Granted, Belgium wasn’t exactly a country when Gerardus Mercator put forward the 1569 world map that shook his fellow cartographers to the core. The stamp-sized piece of land, nestled between major global players France and Germany, only became a nation in its own right after the 1830 revolution. Flanders (the current Northern part of Belgium) was very much a recognised region, however, and it is here that we find native son Mercator, a cartographer, calligrapher, engraver and all-around respected Renaissance man who operated mostly from university hub Leuven.
Having lived between the extremities of the 16th century, Mercator’s first grand mark on cartography was of the stylistic kind. In his mid-20s, he was already masterful with ink and pen and had co-created a number of globes (including a terrestrial one) distinguished by their elegant italic lettering. Peers took note, and maps of the time took a turn for the graceful and decorative. Although he continued to work on his path as the foremost geographer of his time, Mercator’s most significant invention—the one that would splash his name across history books and that is still used in most scientific map-making today—came to be more than three decades later.

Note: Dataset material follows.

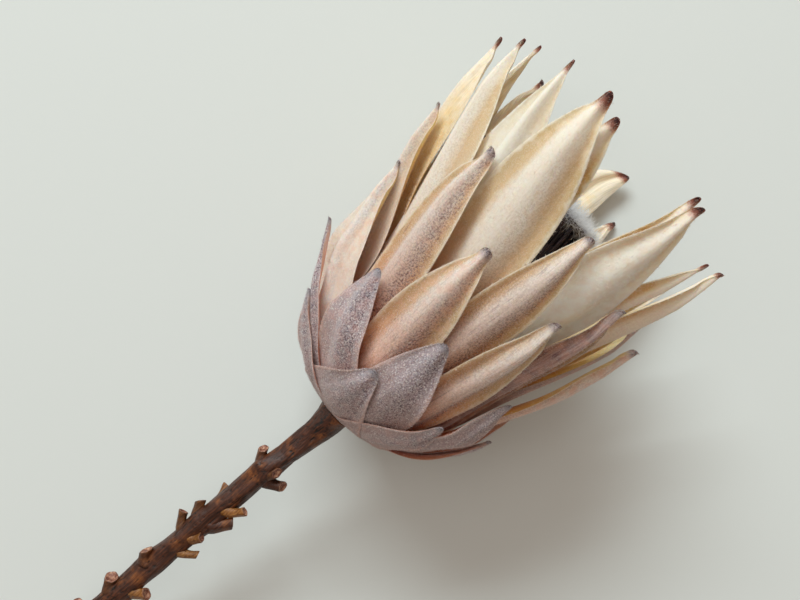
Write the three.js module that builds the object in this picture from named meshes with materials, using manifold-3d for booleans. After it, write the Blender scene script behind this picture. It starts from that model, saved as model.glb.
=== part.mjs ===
// A dried king protea head on its woody stem, lying on its side on a surface.
// Millimetres, +Z up. +X runs from the cut end of the stem to the open mouth of the head.
// The origin is on the surface, under the middle of the whole flower's box.

import * as THREE from 'three';
import { mergeVertices } from 'three/addons/utils/BufferGeometryUtils.js';
import Module from 'manifold-3d';

const wasm = await Module();
wasm.setup();

// How the flower lies. The head is built along its own axis: a station is a distance along
// that axis from the base of the head, and azimuth 0 faces up and grows towards -Y.
const HEAD_BASE = [-0.1, -1, 39.1];        // the base of the head, over the surface
const AXIS_RISE = 6.5;                    // degrees, the mouth lies higher than the base

// Outline of the closed head: a bowl, then a wall that opens a little to the mouth
const BOWL_RADIUS = 40.6;
const BOWL_TOP = 27;
const BOWL_DEPTH = 31;
const BOWL_FULLNESS = 1.6;
const MOUTH_RADIUS = 53;
const MOUTH_STATION = 125;

const rad = THREE.MathUtils.degToRad;
const clamp = THREE.MathUtils.clamp;
const GOLDEN_ANGLE = Math.PI * (3 - Math.sqrt(5));

function smooth(x) {
  const t = clamp(x, 0, 1);
  return t * t * (3 - 2 * t);
}

function outlineRadius(station) {
  const depth = clamp((BOWL_TOP - station) / BOWL_DEPTH, 0, 1);
  if (station < BOWL_TOP) return BOWL_RADIUS * Math.sqrt(Math.max(1 - depth ** BOWL_FULLNESS, 0));
  return BOWL_RADIUS + (MOUTH_RADIUS - BOWL_RADIUS) * (station - BOWL_TOP) / (MOUTH_STATION - BOWL_TOP);
}

// Rows of bracts, from the outside in.
// root: station where the bract leaves the receptacle; cover: how deep it starts under the
// outline; from, clear: stations between which it comes out from under its neighbours.
// ridge: height of the rib along the middle; broad: share of the length at full width;
// taper, fade, blunt: how it narrows and how round it ends; foot: width at the root as a share;
// curl: radius across the tip, from the share `roll` of the length.
const ROWS = {
  skirt: { root: -2.4, cover: 0, from: 0, clear: 1, ridge: 0.6, thick: 1.5,
    broad: 0.3, taper: 1.45, fade: 1, blunt: 0.11, foot: 0.75, curl: 24, roll: 0.75 },
  lower: { root: 0.4, cover: 2.8, from: 12, clear: 28, ridge: 0.9, thick: 1.5,
    broad: 0.4, taper: 1.8, fade: 1, blunt: 0.12, foot: 0.7, curl: 16, roll: 0.6 },
  short: { root: 4.2, cover: 7.5, from: 20, clear: 62, ridge: 2.2, thick: 1.6,
    broad: 0.5, taper: 2.7, fade: 2, blunt: 0.22, foot: 0.6, curl: 12, roll: 0.5 },
  long: { root: 7.2, cover: 9.5, from: 26, clear: 84, ridge: 2.3, thick: 1.5,
    broad: 0.52, taper: 2.8, fade: 2, blunt: 0.24, foot: 0.55, curl: 12, roll: 0.5 },
  crown: { root: 10.8, cover: 13.8, from: 34, clear: 124, ridge: 2.4, thick: 1.4,
    broad: 0.5, taper: 3.2, fade: 2, blunt: 0.17, foot: 0.5, curl: 12, roll: 0.5 },
  throat: { root: 13.4, cover: 16.0, from: 40, clear: 130, ridge: 2.0, thick: 1.3,
    broad: 0.5, taper: 3.0, fade: 2, blunt: 0.19, foot: 0.5, curl: 12, roll: 0.5 },
};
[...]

In 1569, the Mercator projection shifted the face of cartography for good when he used a newly devised cylindrical projection to draw up his new world map. It was the first time anyone had offered a genuinely useable way to draw a globe on a flat surface and had straight lines on the map that corresponded to straight lines on the globe. Those heading out to sea swore by it, and this Belgian invention is still commonly used for world maps today.